The median sales price of previously owned single-family homes — the bulk of the market — was $450,000 in February, up 3.4 percent, or $15,000, from the previous all-time high set in January, according to a new report from trade group Las Vegas Realtors.

Last month’s median price was up 26.8 percent, or $95,000, from February 2021.

The median sales price of condos and townhomes also set a record high last month at $260,000, up 7 percent from January and 31.6 percent from a year ago, the association reported.

“Local home prices can’t keep going up this fast forever,” LVR President Brandon Roberts said in a news release. “The increases we’ve been seeing in the last year or so are just not sustainable.”

At the same time, sales totals fell amid the record-high home values and rising, but still historically low, mortgage rates. A total of 2,514 single-family homes traded hands last month, down 1.8 percent from January and 9.1 percent from February of 2021.

Fueled largely by cheap borrowing costs that let buyers stretch their budgets, Southern Nevada’s housing market accelerated last year. Houses sold rapidly, buyers paid above the asking price, supply was tight and fast-rising prices reached new all-time highs practically every month.

Overall, it became increasingly difficult to buy a home in the Las Vegas area in 2021, more expensive and, some said, increasingly unaffordable, even as Southern Nevada logged a record-high number of resales last year at just over 50,000, further underscoring the heated demand from house hunters.

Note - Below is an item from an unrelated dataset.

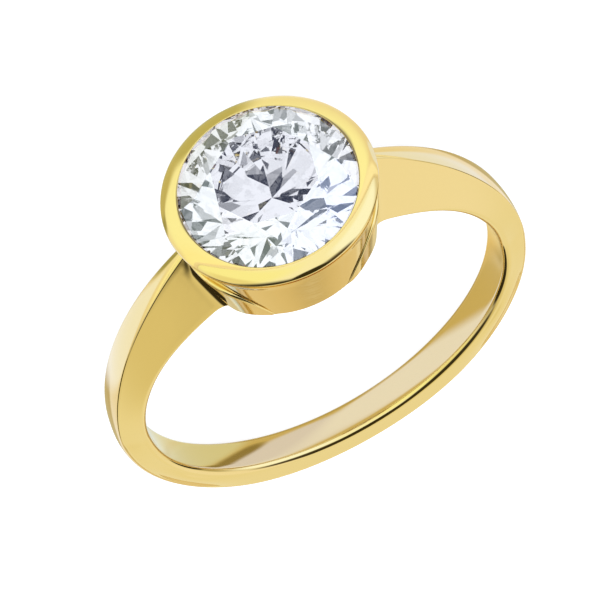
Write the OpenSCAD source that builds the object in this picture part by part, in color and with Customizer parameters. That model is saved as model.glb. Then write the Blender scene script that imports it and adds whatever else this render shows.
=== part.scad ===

Availability remained low last month. Just 1,741 single-family homes were on the market without offers at the end of February, down 4.4 percent from January but up 3.8 percent year over year, LVR reported.

Properties also sold quickly, as 76.8 percent of houses that traded hands last month had been on the market for 30 days or less, compared with 71.3 percent in January and 66.7 percent in February 2021.

Roberts, a broker with Signature Real Estate Group, said in the release that it “remains to be seen how much higher these prices can go and when we might start to see the market stabilize, as many national experts have been predicting. Either way, I seriously doubt you’ll see home prices more than triple again in a single decade.”

In January, the median sales price was up more than threefold from a decade earlier, when it bottomed out at $118,000 in January 2012 after the mid-2000s bubble burst, according to LVR figures.